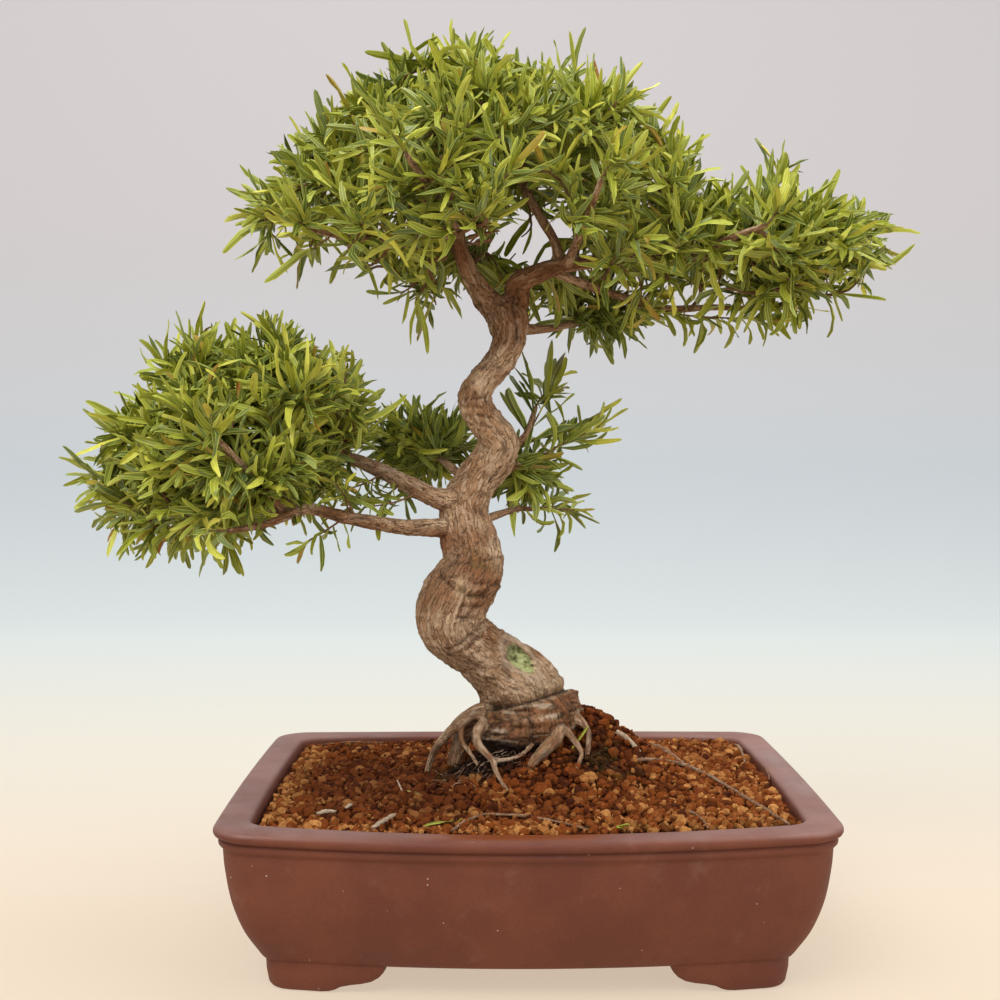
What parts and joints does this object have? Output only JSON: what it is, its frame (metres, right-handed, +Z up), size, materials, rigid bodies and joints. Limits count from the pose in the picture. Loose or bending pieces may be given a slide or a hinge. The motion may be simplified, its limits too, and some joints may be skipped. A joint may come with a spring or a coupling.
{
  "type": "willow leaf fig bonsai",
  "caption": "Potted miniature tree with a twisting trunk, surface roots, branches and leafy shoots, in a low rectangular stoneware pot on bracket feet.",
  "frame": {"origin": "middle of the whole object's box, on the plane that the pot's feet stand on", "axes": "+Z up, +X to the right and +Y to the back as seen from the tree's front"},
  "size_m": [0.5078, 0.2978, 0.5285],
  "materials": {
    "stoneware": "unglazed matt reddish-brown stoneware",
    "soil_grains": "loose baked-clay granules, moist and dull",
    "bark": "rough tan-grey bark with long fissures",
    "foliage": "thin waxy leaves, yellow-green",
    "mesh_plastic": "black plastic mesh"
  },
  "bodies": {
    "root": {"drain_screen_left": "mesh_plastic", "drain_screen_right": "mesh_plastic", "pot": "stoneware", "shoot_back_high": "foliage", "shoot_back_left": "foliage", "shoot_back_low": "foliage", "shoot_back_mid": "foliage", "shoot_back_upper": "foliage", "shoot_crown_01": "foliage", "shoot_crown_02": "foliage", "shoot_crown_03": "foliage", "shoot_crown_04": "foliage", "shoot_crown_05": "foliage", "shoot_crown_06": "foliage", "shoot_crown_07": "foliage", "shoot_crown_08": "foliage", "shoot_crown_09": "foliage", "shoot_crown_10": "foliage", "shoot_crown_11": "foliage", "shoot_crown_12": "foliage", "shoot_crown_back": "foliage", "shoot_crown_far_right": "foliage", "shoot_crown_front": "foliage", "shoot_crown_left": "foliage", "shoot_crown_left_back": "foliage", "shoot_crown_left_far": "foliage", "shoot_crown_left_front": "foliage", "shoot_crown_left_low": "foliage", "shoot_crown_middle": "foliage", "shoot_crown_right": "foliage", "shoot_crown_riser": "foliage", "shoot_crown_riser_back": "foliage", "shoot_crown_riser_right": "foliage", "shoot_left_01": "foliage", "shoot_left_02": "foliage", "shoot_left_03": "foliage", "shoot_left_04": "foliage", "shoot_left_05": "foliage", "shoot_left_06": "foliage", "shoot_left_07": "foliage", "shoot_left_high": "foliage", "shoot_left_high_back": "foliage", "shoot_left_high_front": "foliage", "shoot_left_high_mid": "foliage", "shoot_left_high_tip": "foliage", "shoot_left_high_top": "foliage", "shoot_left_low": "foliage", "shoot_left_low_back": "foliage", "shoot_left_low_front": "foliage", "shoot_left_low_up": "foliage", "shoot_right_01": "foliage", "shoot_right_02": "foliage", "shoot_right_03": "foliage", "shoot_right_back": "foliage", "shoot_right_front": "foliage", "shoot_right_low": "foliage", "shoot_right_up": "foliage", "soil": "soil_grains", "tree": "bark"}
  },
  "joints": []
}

◇ ◇ ◇ ◇

> [What the exercise asks] Write out the entire listing exactly.

> [Task output]
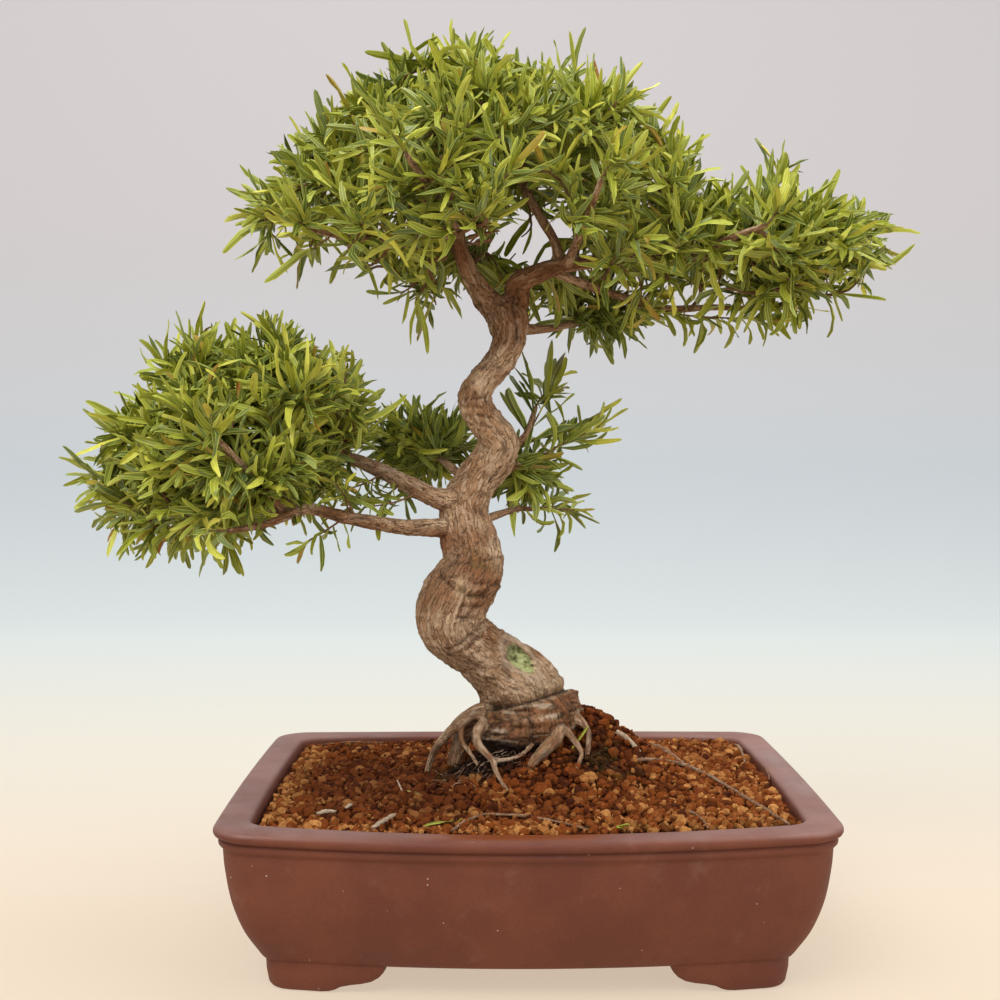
What parts and joints does this object have? Output only JSON: what it is, its frame (metres, right-handed, +Z up), size, materials, rigid bodies and joints. Limits count from the pose in the picture. Loose or bending pieces may be given a slide or a hinge. The motion may be simplified, its limits too, and some joints may be skipped. A joint may come with a spring or a coupling.
{
  "type": "willow leaf fig bonsai",
  "caption": "Potted miniature tree with a twisting trunk, surface roots, branches and leafy shoots, in a low rectangular stoneware pot on bracket feet.",
  "frame": {"origin": "middle of the whole object's box, on the plane that the pot's feet stand on", "axes": "+Z up, +X to the right and +Y to the back as seen from the tree's front"},
  "size_m": [0.5078, 0.2978, 0.5285],
  "materials": {
    "stoneware": "unglazed matt reddish-brown stoneware",
    "soil_grains": "loose baked-clay granules, moist and dull",
    "bark": "rough tan-grey bark with long fissures",
    "foliage": "thin waxy leaves, yellow-green",
    "mesh_plastic": "black plastic mesh"
  },
  "bodies": {
    "root": {"drain_screen_left": "mesh_plastic", "drain_screen_right": "mesh_plastic", "pot": "stoneware", "shoot_back_high": "foliage", "shoot_back_left": "foliage", "shoot_back_low": "foliage", "shoot_back_mid": "foliage", "shoot_back_upper": "foliage", "shoot_crown_01": "foliage", "shoot_crown_02": "foliage", "shoot_crown_03": "foliage", "shoot_crown_04": "foliage", "shoot_crown_05": "foliage", "shoot_crown_06": "foliage", "shoot_crown_07": "foliage", "shoot_crown_08": "foliage", "shoot_crown_09": "foliage", "shoot_crown_10": "foliage", "shoot_crown_11": "foliage", "shoot_crown_12": "foliage", "shoot_crown_back": "foliage", "shoot_crown_far_right": "foliage", "shoot_crown_front": "foliage", "shoot_crown_left": "foliage", "shoot_crown_left_back": "foliage", "shoot_crown_left_far": "foliage", "shoot_crown_left_front": "foliage", "shoot_crown_left_low": "foliage", "shoot_crown_middle": "foliage", "shoot_crown_right": "foliage", "shoot_crown_riser": "foliage", "shoot_crown_riser_back": "foliage", "shoot_crown_riser_right": "foliage", "shoot_left_01": "foliage", "shoot_left_02": "foliage", "shoot_left_03": "foliage", "shoot_left_04": "foliage", "shoot_left_05": "foliage", "shoot_left_06": "foliage", "shoot_left_07": "foliage", "shoot_left_high": "foliage", "shoot_left_high_back": "foliage", "shoot_left_high_front": "foliage", "shoot_left_high_mid": "foliage", "shoot_left_high_tip": "foliage", "shoot_left_high_top": "foliage", "shoot_left_low": "foliage", "shoot_left_low_back": "foliage", "shoot_left_low_front": "foliage", "shoot_left_low_up": "foliage", "shoot_right_01": "foliage", "shoot_right_02": "foliage", "shoot_right_03": "foliage", "shoot_right_back": "foliage", "shoot_right_front": "foliage", "shoot_right_low": "foliage", "shoot_right_up": "foliage", "soil": "soil_grains", "tree": "bark"}
  },
  "joints": []
}